The risks over an escalating war in the DRC could whiplash critical mineral markets. For one thing, Washington’s envisioned infrastructure diplomacy with the DRC—financially supporting “designated strategic projects” and the Sakania-Lobito transport corridor, in exchange for access to a jointly overseen Strategic Asset Reserve comprised of future offtake agreements—will be put at risk if M23 advances south. Beyond this, M23’s advance upon Uvira will increase its control of transport chokepoints in eastern Congo, meaning more DRC-origin minerals will be marked up and smuggled.
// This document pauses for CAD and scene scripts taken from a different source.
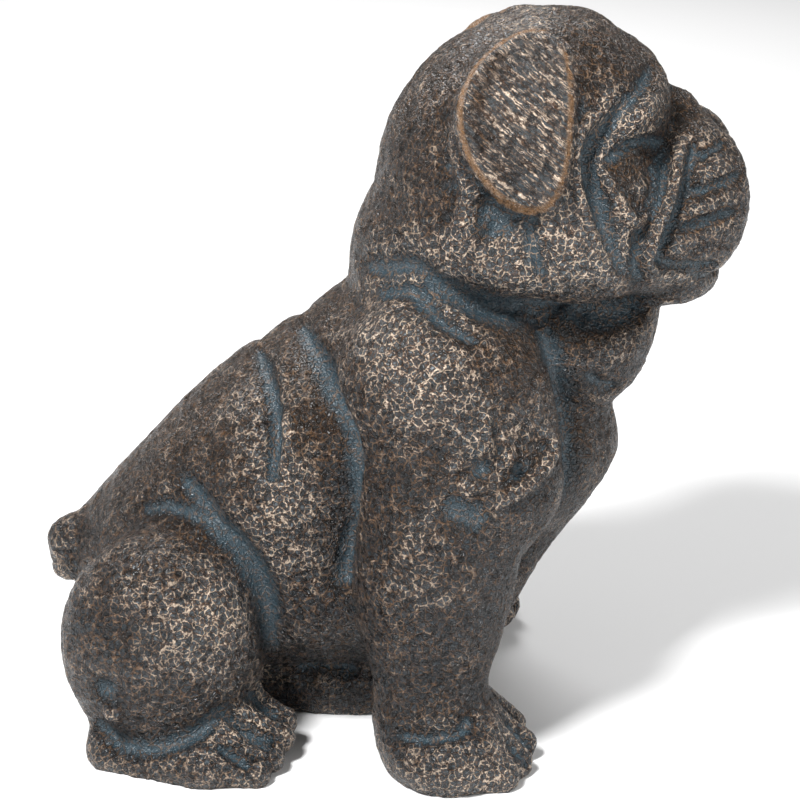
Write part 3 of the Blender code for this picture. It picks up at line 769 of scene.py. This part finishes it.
@dataclass
class Figure:
    """The whole dog: melts its parts into one skin, carves the folds and dresses it."""

    parts: dict[str, BodyPart]
    node: str
    voxel: float = 1.45
    draft_voxel: float = 2.2
    rounds: int = 3
    most_triangles: int = 196000
    mm: float = 0.001
    fold_rows: list = field(default_factory=list)
    shift: np.ndarray = field(default_factory=lambda: np.zeros(3))
    dent: float = 9.0
    dent_depth: float = 0.8
    ridge: float = 5.0
    ridge_height: float = 0.8
    ridge_foot: float = 0.4
    groove_calm: float = 0.8
    patina: Patina = Patina()

    def smooth_distance(self, points: np.ndarray) -> np.ndarray:
        """Signed distance to all parts, without folds: -w ln(sum of exp(-d / w)) again."""
        total = sum(np.exp(part.distance(points) / -GROUP_BLEND) for part in self.parts.values())
        return -GROUP_BLEND * np.log(total)

    def slope(self, points: np.ndarray, step: float = 0.3) -> np.ndarray:
        """Slope of the smooth distance at points, by a step along each axis."""
        value, slope = self.smooth_distance(points), np.empty_like(points)
        for axis in range(3):
            moved = points.copy()
            moved[:, axis] += step
            slope[:, axis] = (self.smooth_distance(moved) - value) / step
        return slope

    def pin(self, folds: list[Fold]) -> list:
        """Drops all folds' curves on to the skin along their views' axes.

        Args:
            folds: The folds.

        Returns:
            For each: itself, points along it, the outward direction and its share of the height at each.
        """
        curves = [np.insert(f.curve(), f.side.value, 150.0 if f.side.value else 230.0, axis=1) for f in folds]
        counts = [len(curve) for curve in curves]
        axis = np.repeat([fold.side.value for fold in folds], counts)
        points = np.vstack(curves)
        row = np.arange(len(points))
        for _ in range(40):
            points[row, axis] -= np.clip(0.8 * self.smooth_distance(points), -1, 20)
        outward = self.slope(points)
        outward /= np.maximum(np.linalg.norm(outward, axis=1), 0.1)[:, None]
        ends = np.cumsum(counts)[:-1]
        rows = zip(folds, np.split(points, ends), np.split(outward, ends))
        return [(fold, centres, normals, fold.shares(len(centres))) for fold, centres, normals in rows]

    def relief(self, points: np.ndarray, sense: Sense | None = None, spread_by: float = 1.0) -> np.ndarray:
        """How far folds stand out: height times exp(-(d / w)^2), or ^1.3 in a groove, at d from its curve.

        Args:
            points: Places in design millimetres.
            sense: Only folds of this sense count, or all.
            spread_by: Widths are taken times this.

        Returns:
            Millimetres, below zero in grooves.
        """
        raised = np.zeros(len(points))
        side = to_left(points)
        for fold, centres, outward, shares in self.fold_rows:
            if sense and fold.sense is not sense:
                continue
            width = fold.width * spread_by
            near = inside(side, centres.min(axis=0) - 3 * width, centres.max(axis=0) + 3 * width)
            middle = centres.mean(axis=0)
            gap, share = nearest_on_curve(side[near] - middle, centres - middle, outward, shares)
            power = 0.65 if fold.sense is GROOVE else 1
            raised[near] += fold.sense.value * fold.height * share * np.exp(-((gap / width**2) ** power))
        return raised

    def melt(self) -> bpy.types.Object:
        """All parts' skins melted into one by a voxel remesh, at the object's own size in millimetres."""
        points, faces, start = [], [], 0
        for part in self.parts.values():
            for shell, shell_faces in part.build():
                points.append(shell)
                faces += [[start + number for number in face] for face in shell_faces]
                start += len(shell)
        mesh = bpy.data.meshes.new("dog_figure")
        mesh.from_pydata(np.vstack(points), [], faces)
        piece = linked("dog_figure", mesh)
        remesh = piece.modifiers.new("melt", "REMESH")
        remesh.mode = "VOXEL"
        remesh.voxel_size = self.voxel
        bake(piece)
        return piece

    def settle(self, points: np.ndarray, edges: np.ndarray) -> np.ndarray:
        """Slides the skin's points evenly over the carved surface: each round averages and steps back."""
        for turn in range(self.rounds + 1):
            if turn < self.rounds:
                points = spread(points, edges, 1)
            skin = in_parts(self.smooth_distance, points)
            slope = in_parts(self.slope, points)
            value = np.maximum(skin - in_parts(self.relief, points), -points[:, 2])
            size = np.maximum((slope**2).sum(axis=1), 0.25)[:, None]
            points = points - np.clip(value[:, None] * slope / size, -4, 4)
        return points * (1, 1, 0) + np.maximum(points[:, 2:], 0) * (0, 0, 1)

    def place(self, points: np.ndarray) -> np.ndarray:
        """Design millimetres to the frame's metres, centred on the CAD body and kept inside its box."""
        low, high = (np.array(corner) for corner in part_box(self.node))
        least, most = points.min(axis=0), points.max(axis=0)
        fit = np.minimum(self.mm, (high - low) / (most - least))
        self.shift = (low + high) / 2 * (1, 1, 0) - (least + most) / 2 * (1, 1, 0) * fit
        return np.clip(points * fit + self.shift, low, high)

    def build(self) -> bpy.types.Object:
        """Makes the figure's mesh and its paint attributes.

        Returns:
            The finished object, without a material.
        """
        self.fold_rows = self.pin([fold for part in self.parts.values() for fold in part.folds])
        piece = self.melt()
        mesh = piece.data
        points = rows_of(mesh.vertices, "co", 3, np.float32).astype(float)
        edges = rows_of(mesh.edges, "vertices", 2, np.int32)
        points = self.hammer(mesh, self.settle(points, edges))
        set_points(mesh, self.place(points))
        self.dress(mesh, points, edges)
        self.thin(piece)
        piece.data.shade_smooth()
        return piece

    def hammer(self, mesh: bpy.types.Mesh, points: np.ndarray) -> np.ndarray:
        """Presses shallow dents and worm-like ridges into the skin, less so in the grooves.

        Args:
            mesh: The figure's mesh.
            points: Its points, in design millimetres.

        Returns:
            The moved points.
        """
        set_points(mesh, points)
        outward = rows_of(mesh.vertices, "normal", 3, np.float32)
        dents = lattice_noise(points, self.dent) - 0.5
        ridges = 1 - np.abs(2 * lattice_noise(points, self.ridge) - 1)
        calm = 1 - self.groove_calm * np.clip(-self.relief(points, GROOVE) / GROOVE_DEPTH, 0, 1)
        amount = calm * (self.dent_depth * dents + self.ridge_height * (ridges**2 - self.ridge_foot))
        return points + amount[:, None] * outward

    def thin(self, piece: bpy.types.Object) -> None:
        """Joins faces where the skin is smooth, to most_triangles, and keeps them in the CAD box."""
        triangles = 2 * len(piece.data.polygons)
        if triangles <= self.most_triangles:
            return
        thinner = piece.modifiers.new("thin", "DECIMATE")
        thinner.ratio = self.most_triangles / triangles
        bake(piece)
        low, high = (np.array(corner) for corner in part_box(self.node))
        set_points(piece.data, np.clip(rows_of(piece.data.vertices, "co", 3, np.float32), low, high))

    def dress(self, mesh: bpy.types.Mesh, points: np.ndarray, edges: np.ndarray) -> None:
        """Writes where paint is rubbed and highlight painted, blue, brown or combed, as attributes of the
        points.

        Args:
            mesh: The skin.
            points: Its points in design millimetres.
            edges: Its edges.
        """
        normals = rows_of(mesh.vertices, "normal", 3, np.float32)
        p, rounds = self.patina, (self.patina.skin_step / self.voxel) ** 2
        near, wide = (spread(points, edges, round(count * rounds)) for count in (p.near, p.wide))
        bulge = ((points - near) * normals).sum(axis=1)
        swell = ((points - wide) * normals).sum(axis=1)
        # rubbed places: dry-brushed wear, and painted highlight on the masses
        rub_and_highlight = sum(part.dress(points) for part in self.parts.values())
        groove = np.clip(-self.relief(points, GROOVE, p.groove_width) / GROOVE_DEPTH, 0, 1)
        ridge = np.clip(self.relief(points, RIDGE) / p.ridge_height, 0, 1)
        dip, sag = np.clip(-bulge / p.dip_depth, 0, 1), np.clip(-swell / p.sag_depth, 0, 1)
        sunk = dip * p.dip_share + sag * p.sag_share
        hollow = np.clip(p.groove_share * groove + sunk - p.ridge_share * ridge, 0, 1)
        hollow = spread(hollow, edges, 2)
        edge = np.clip(bulge / p.edge_height, 0, 1)
        flap, mirrored = self.parts["Ears"].forms[0], to_left(points)
        on_ear = (flap.distance(mirrored) < p.ear_reach) & (flap.outline(mirrored) < 0)
        rim = on_ear * np.exp(-(((flap.outline(mirrored) + p.rim_inset) / p.rim_width) ** 2))
        # wear: crests and edges rubbed through, plus the painted highlight of the rubbed places
        wear_and_highlight = rub_and_highlight + p.edge_wear * ridge + p.edge_wear * edge
        wear_and_highlight = wear_and_highlight + p.swell_wear * np.clip(swell / p.swell_height, 0, 1) - p.hollow_cover * hollow
        upward = np.clip(0.5 + p.up_gain * (normals[:, 2] - p.up_middle), 0, 1)
        back = upward * np.clip((points[:, 2] - p.warm_from) / p.warm_over, 0, 1)
        warm, combed = spread(back, edges, 4), spread(on_ear.astype(float), edges, 2)
        values = {"wear_and_highlight": np.clip(wear_and_highlight, 0, 1), "hollow": hollow, "warm": warm, "combed": combed, "rim": rim}
        for name, row in values.items():
            layer = mesh.attributes.new(name, "FLOAT", "POINT")
            layer.data.foreach_set("value", row.astype(np.float32))


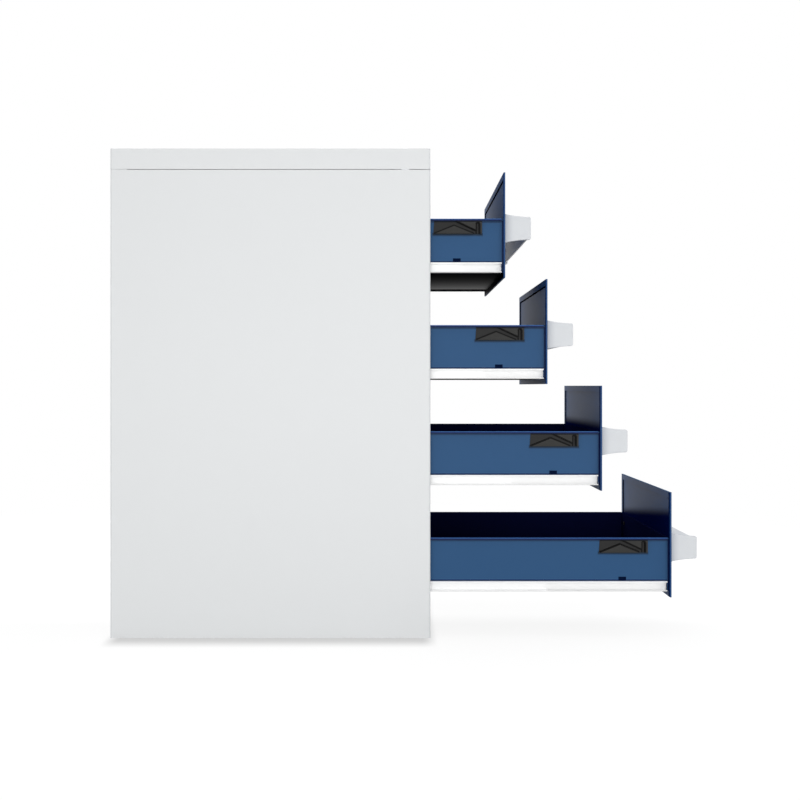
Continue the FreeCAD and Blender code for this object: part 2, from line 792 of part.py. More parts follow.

M23 has already consolidated control around coltan mines near Goma, comprising up to 15% of the world’s supply for a key input in electronics. This single mine is estimated to bring in $800,000 per month, and the group is likely to make more due to increased gains. The more territory M23 acquires, the more difficult mineral traceability will become. On the other side, the DRC may extend a cobalt export ban to increase global prices and government revenues, especially if it begins to lose lucrative cobalt mines in Katanga.
The key questions are whether an imperfect ceasefire can hold, whether the DRC maintains enough political capital to continue a deal, and whether Washington’s pressure can keep Rwanda-backed rebels from further escalation. If any of these factors shift, a durable peace is unlikely to hold, and the risks of a regional security dilemma—prompting multiple interstate interventions—increase.